- [Material for the task]:
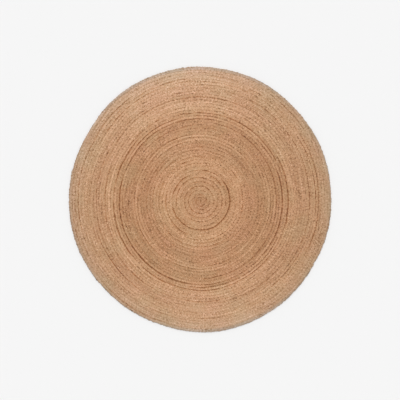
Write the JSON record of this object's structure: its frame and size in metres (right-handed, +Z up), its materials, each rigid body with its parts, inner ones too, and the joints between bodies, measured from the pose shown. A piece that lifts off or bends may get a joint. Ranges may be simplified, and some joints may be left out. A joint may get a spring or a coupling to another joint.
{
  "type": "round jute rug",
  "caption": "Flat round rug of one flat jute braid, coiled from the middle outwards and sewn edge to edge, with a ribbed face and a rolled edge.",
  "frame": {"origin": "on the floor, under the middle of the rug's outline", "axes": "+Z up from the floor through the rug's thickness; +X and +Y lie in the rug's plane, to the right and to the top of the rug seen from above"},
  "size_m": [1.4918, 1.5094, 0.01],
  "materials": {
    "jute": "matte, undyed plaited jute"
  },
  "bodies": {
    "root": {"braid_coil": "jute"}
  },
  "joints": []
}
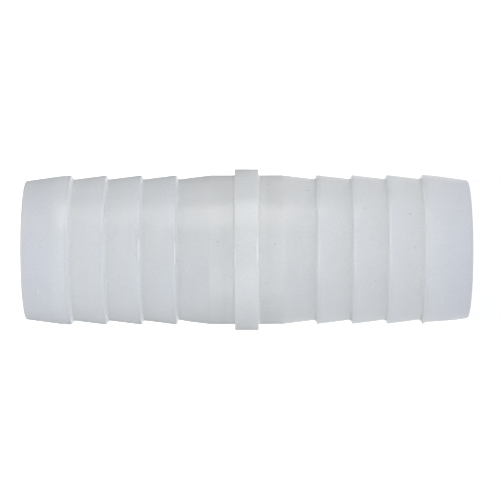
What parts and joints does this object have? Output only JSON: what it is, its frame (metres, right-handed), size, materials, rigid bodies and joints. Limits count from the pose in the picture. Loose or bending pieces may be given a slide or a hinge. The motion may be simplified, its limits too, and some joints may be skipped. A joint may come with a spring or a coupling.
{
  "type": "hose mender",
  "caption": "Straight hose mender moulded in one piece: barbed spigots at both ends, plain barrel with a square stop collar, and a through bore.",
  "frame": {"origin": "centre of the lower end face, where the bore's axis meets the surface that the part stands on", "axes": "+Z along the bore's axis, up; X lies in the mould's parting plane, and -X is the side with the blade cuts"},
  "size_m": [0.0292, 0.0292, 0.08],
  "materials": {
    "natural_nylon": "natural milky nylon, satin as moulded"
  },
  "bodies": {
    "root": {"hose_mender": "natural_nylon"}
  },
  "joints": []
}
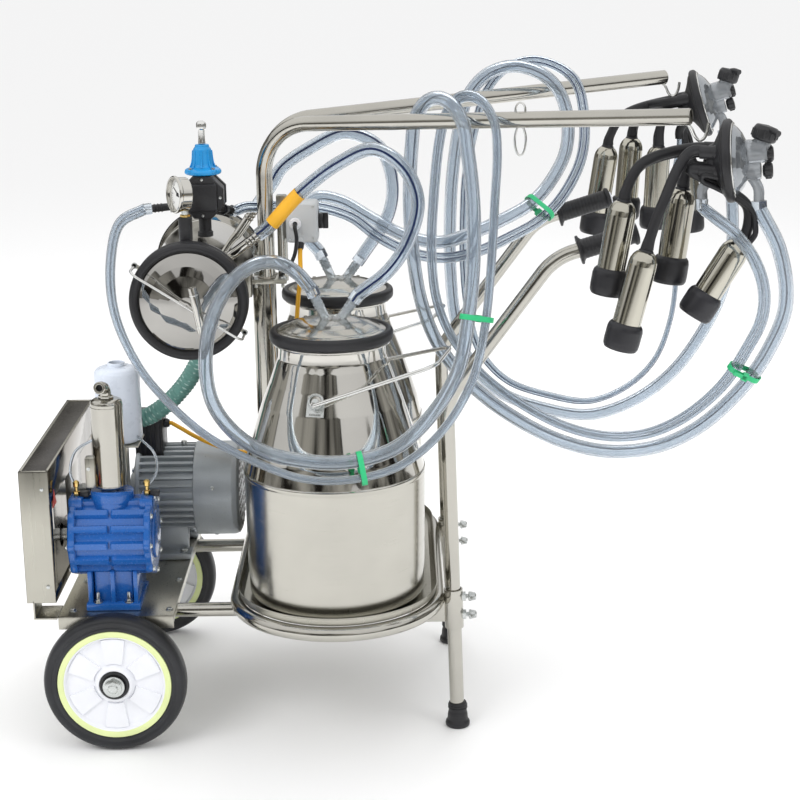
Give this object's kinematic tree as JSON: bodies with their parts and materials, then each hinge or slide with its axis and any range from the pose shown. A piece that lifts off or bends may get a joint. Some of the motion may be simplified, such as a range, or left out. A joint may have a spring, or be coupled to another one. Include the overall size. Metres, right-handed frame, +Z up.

- [Set task]: Repeat every line of the records above exactly.

- [Result]:
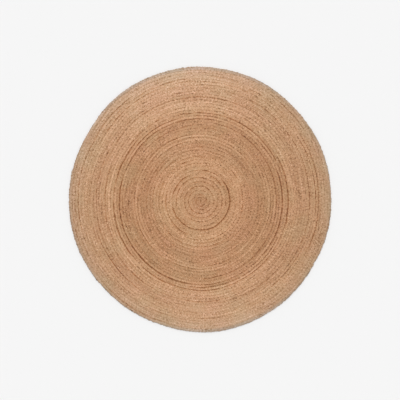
Write the JSON record of this object's structure: its frame and size in metres (right-handed, +Z up), its materials, each rigid body with its parts, inner ones too, and the joints between bodies, measured from the pose shown. A piece that lifts off or bends may get a joint. Ranges may be simplified, and some joints may be left out. A joint may get a spring or a coupling to another joint.
{
  "type": "round jute rug",
  "caption": "Flat round rug of one flat jute braid, coiled from the middle outwards and sewn edge to edge, with a ribbed face and a rolled edge.",
  "frame": {"origin": "on the floor, under the middle of the rug's outline", "axes": "+Z up from the floor through the rug's thickness; +X and +Y lie in the rug's plane, to the right and to the top of the rug seen from above"},
  "size_m": [1.4918, 1.5094, 0.01],
  "materials": {
    "jute": "matte, undyed plaited jute"
  },
  "bodies": {
    "root": {"braid_coil": "jute"}
  },
  "joints": []
}
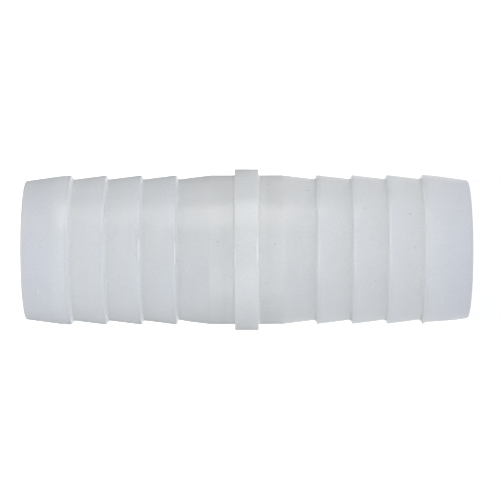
What parts and joints does this object have? Output only JSON: what it is, its frame (metres, right-handed), size, materials, rigid bodies and joints. Limits count from the pose in the picture. Loose or bending pieces may be given a slide or a hinge. The motion may be simplified, its limits too, and some joints may be skipped. A joint may come with a spring or a coupling.
{
  "type": "hose mender",
  "caption": "Straight hose mender moulded in one piece: barbed spigots at both ends, plain barrel with a square stop collar, and a through bore.",
  "frame": {"origin": "centre of the lower end face, where the bore's axis meets the surface that the part stands on", "axes": "+Z along the bore's axis, up; X lies in the mould's parting plane, and -X is the side with the blade cuts"},
  "size_m": [0.0292, 0.0292, 0.08],
  "materials": {
    "natural_nylon": "natural milky nylon, satin as moulded"
  },
  "bodies": {
    "root": {"hose_mender": "natural_nylon"}
  },
  "joints": []
}
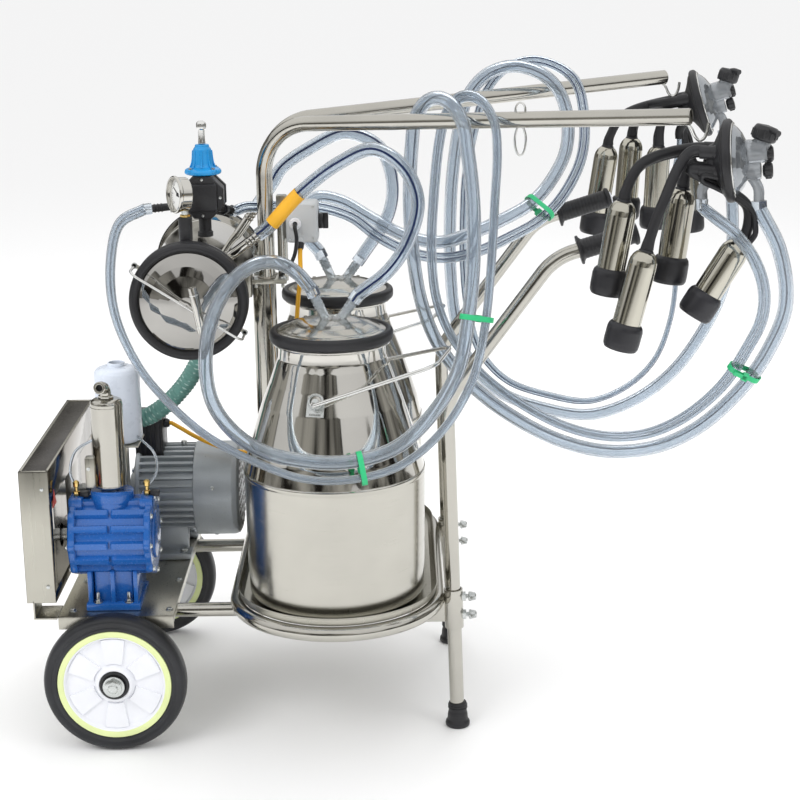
Give this object's kinematic tree as JSON: bodies with their parts and materials, then each hinge or slide with its axis and any range from the pose shown. A piece that lifts off or bends may get a joint. Some of the motion may be simplified, such as a range, or left out. A joint may have a spring, or be coupled to another one. Include the overall size. Metres, right-handed frame, +Z up.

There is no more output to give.